Street argues that truth and adaptiveness align in basic perceptual judgments, allowing our cognitive capacities to model the world effectively, implicitly acknowledging some level of domain-generality. However, she then demands a much higher degree of functional specificity for evaluative judgments and sets stringent criteria for the relatedness between evaluative capacities and any underlying, more general capacities. This demand for such a high level of specificity seems inconsistent with what we understand about the domain-general nature of human cognition. As Street herself acknowledges, evolutionary theorizing often errs by assuming that every trait is a direct adaptation, overlooking the possibility of byproducts and other complex, non-selective evolutionary processes. It appears she might be falling into a similar trap by insisting on a level of functional specificity for cognitive traits that may not exist.

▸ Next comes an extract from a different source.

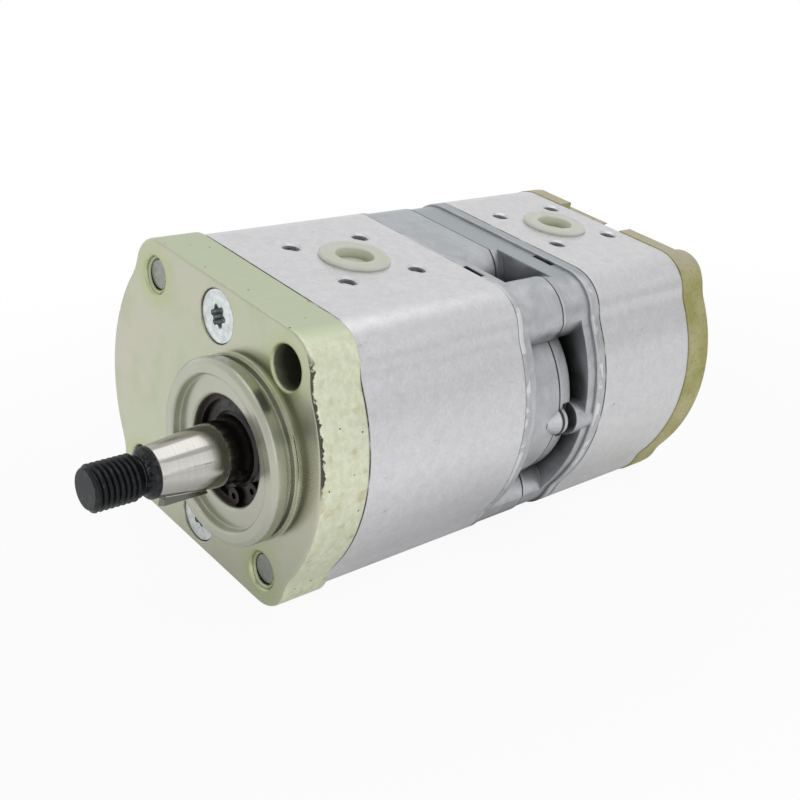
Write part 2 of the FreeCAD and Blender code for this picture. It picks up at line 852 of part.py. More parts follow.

Even if our capacity for veridical evaluative judgments is a byproduct of more general cognitive abilities, it’s likely that these judgments will often intersect with the selection-pressured evaluative tendencies Sharon Street describes. The key point is that there could be an additional layer – a capacity for reflection and critical evaluation that goes beyond simply reconciling existing tendencies in reflective equilibrium. This capacity might allow us to critique our evolved tendencies in light of what is really “good” and “bad,” appealing to a more objective standard than mere coherence within our existing belief system.
This is not to dismiss the challenge natural selection poses to moral realism entirely. Street’s “coincidence objection” retains some force. For moral realism to be fully convincing in the face of evolutionary considerations, it needs to address one of two points: either demonstrate that at least some evaluative judgments are not simply products of evolutionarily shaped tendencies (or are demonstrably inconsistent with reflective equilibrium reached solely through these tendencies), or explain why evolutionarily advantageous tendencies would reliably align with a capacity for evaluative judgment that is supposedly unrelated to those tendencies – what Street terms “tracking.”
One avenue for the moral realist is to argue that adaptiveness and objective goodness are systematically linked, such that evolutionary pressures would, in fact, tend to favor tendencies that lead to true evaluative judgments. However, this path might inadvertently lead back towards a constructivist account, where “goodness” becomes relative to the constitution and flourishing of organisms.
Conclusion: Moral Realism and the Darwinian Challenge
In conclusion, while Sharon Street’s “Darwinian Dilemma” offers a potent critique of moral realism, it is not without its weaknesses. The objection grounded in the domain-general nature of cognition and the possibility of evaluative judgment as a byproduct of broader reasoning capacities casts doubt on the definitive nature of Street’s challenge. While the appeal of constructivist accounts of morality remains strong, and Sharon Street’s work significantly enriches our understanding of metaethical debates, it appears premature to conclude that she has definitively demonstrated the incompatibility of moral realism and natural selection. The debate continues, and the intricate relationship between evolution, ethics, and the nature of moral truth remains a vibrant and crucial area of philosophical inquiry.